One year on, Tunisia remembers young man whose death began the Arab Spring
By Harriet Alexander, Sidi Bouzid, Tunisia 6:54PM GMT 17 Dec 2011
It may be a remote place that no one had ever heard of until a year ago, but now the Tunisian town of Sidi Bouzid has become famous as the place where the Arab Spring began.
There is no map to guide you to this graveyard, and no signs showing the way. On the outskirts of a dusty town deep in the Tunisian interior, the rows of tombs raised above the sandy plain attract neither tourists nor treasure seekers.
But for all its seeming insignificance, in this remote corner lies the birthplace of the Arab Spring.
Today the family of Mohammed Bouazizi – his six siblings, mother and step-father – gathered at his grave to pay their respects.
"He shook the Arab world," said his mother Mannoubia. "He changed things in a radical way."
Mr Bouazizi had never intended such a dramatic outcome. The 26-year-old Tunisian fruit vendor only wanted to make a living. But when his fruit cart and produce was confiscated by a local policewoman because he did reportedly not have the right licence, his frustrations boiled over.
After the town governor's refusal to hear his plea for its return, that same morning - Dec 17 last year - he sat down in front of the Sidi Bouzid state office, poured fuel over himself and set himself on fire.
He died 18 days later. And a fortnight after his death, as unprecedented anti-government protests raged throughout the country, the dictator Zine al-Abidine Ben Ali had fled to exile in Saudi Arabia.
I saw his mother intereviewed on France24. She said the family had been forced to leave the town because they were getting so much hassle from people, the press at first all day long. Then neighbours started saying that they had received money from the state and it became uncomfortable.

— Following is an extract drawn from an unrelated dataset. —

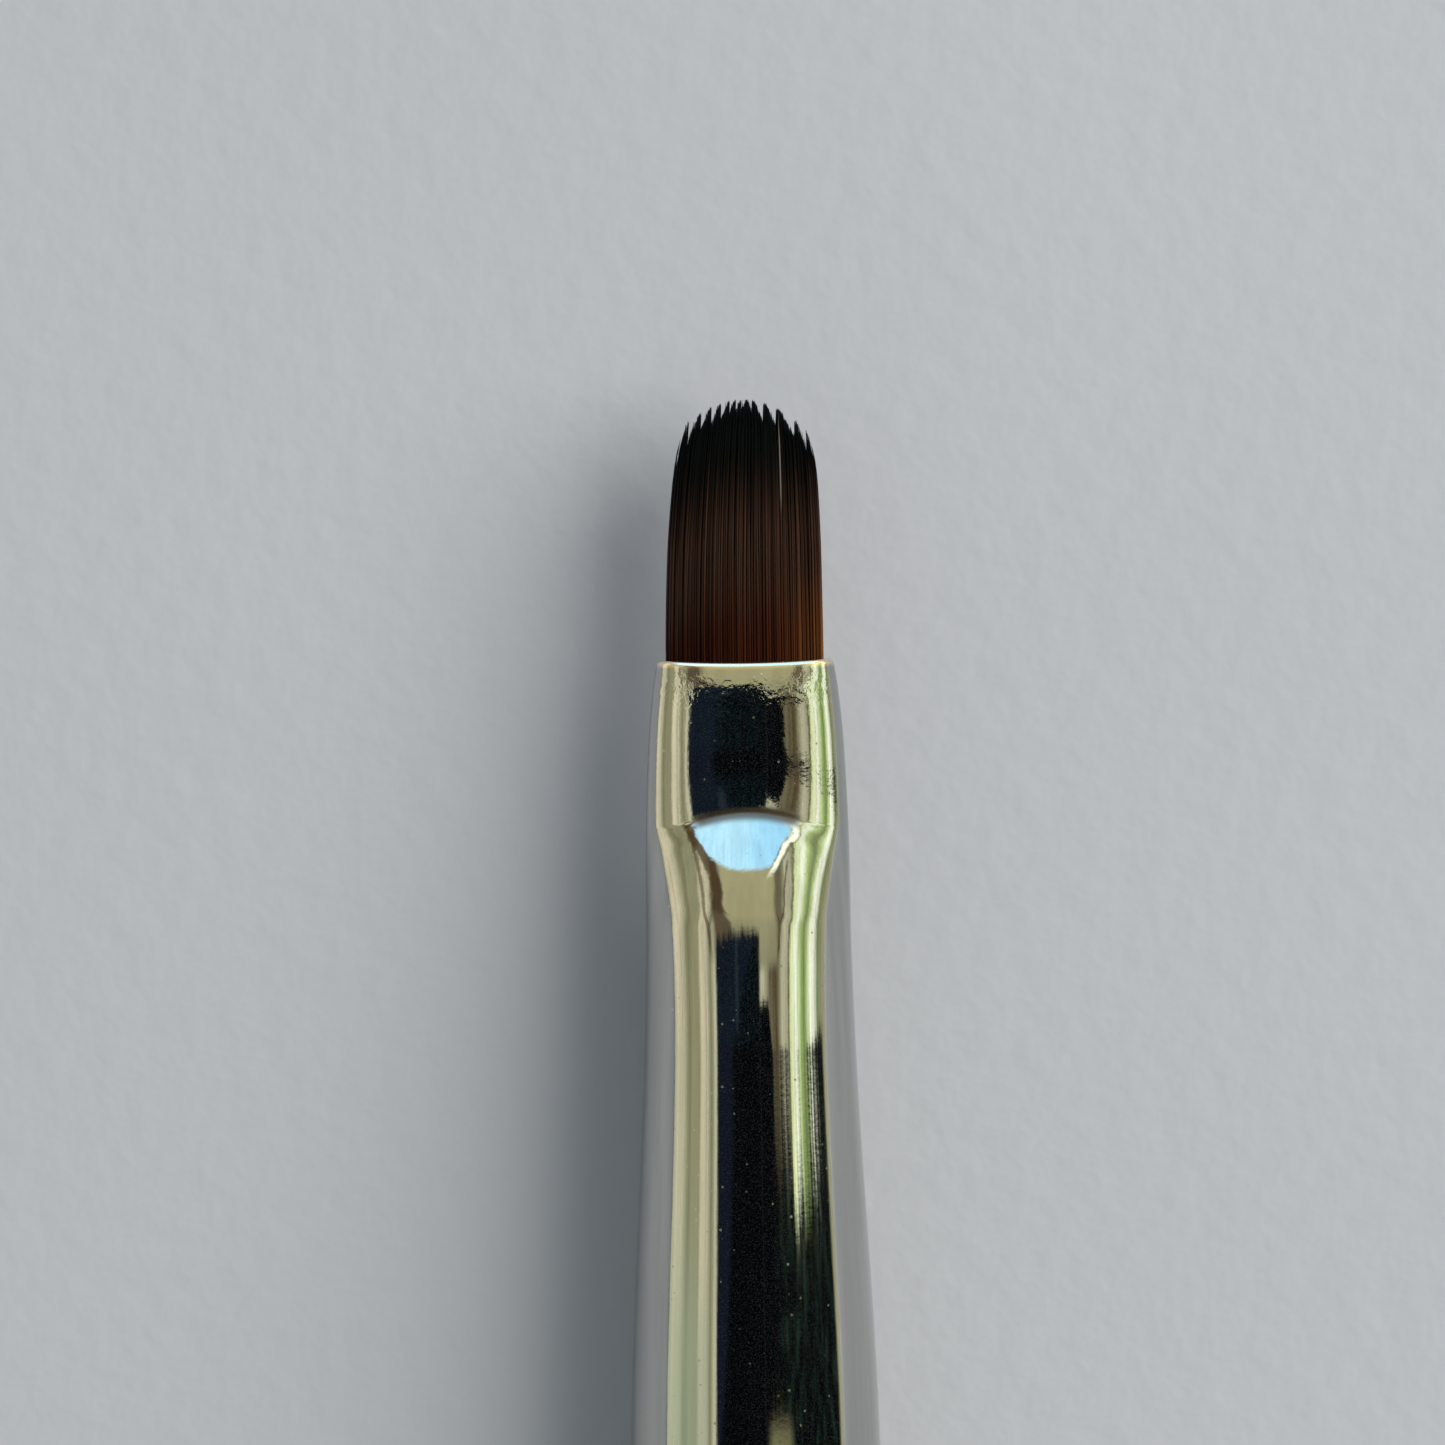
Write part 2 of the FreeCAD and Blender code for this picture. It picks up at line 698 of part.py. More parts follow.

Meanwhile, the policewoman who started it by slapping the guy (she claims she didn't), spent 3 weeks in jail then finally got her job back in October. She claimed she was made a scapegoat over the entire affair.
After 4 years of turmoil, Tunisia has finally completed its democratic process successfully. The legislative elections earlier this year were a success, and the second round of the presidential election just ended Sunday with the victory of the candidate of the secular party over the candidate of the Islamist party, by 11 points (55.5% vs. 44.5%). Tunisia will definitely be the Arab country to watch in the coming years to see if democracy is compatible with Islam. Even though Turkey already seems to have proven this, another country is needed to validate the situation.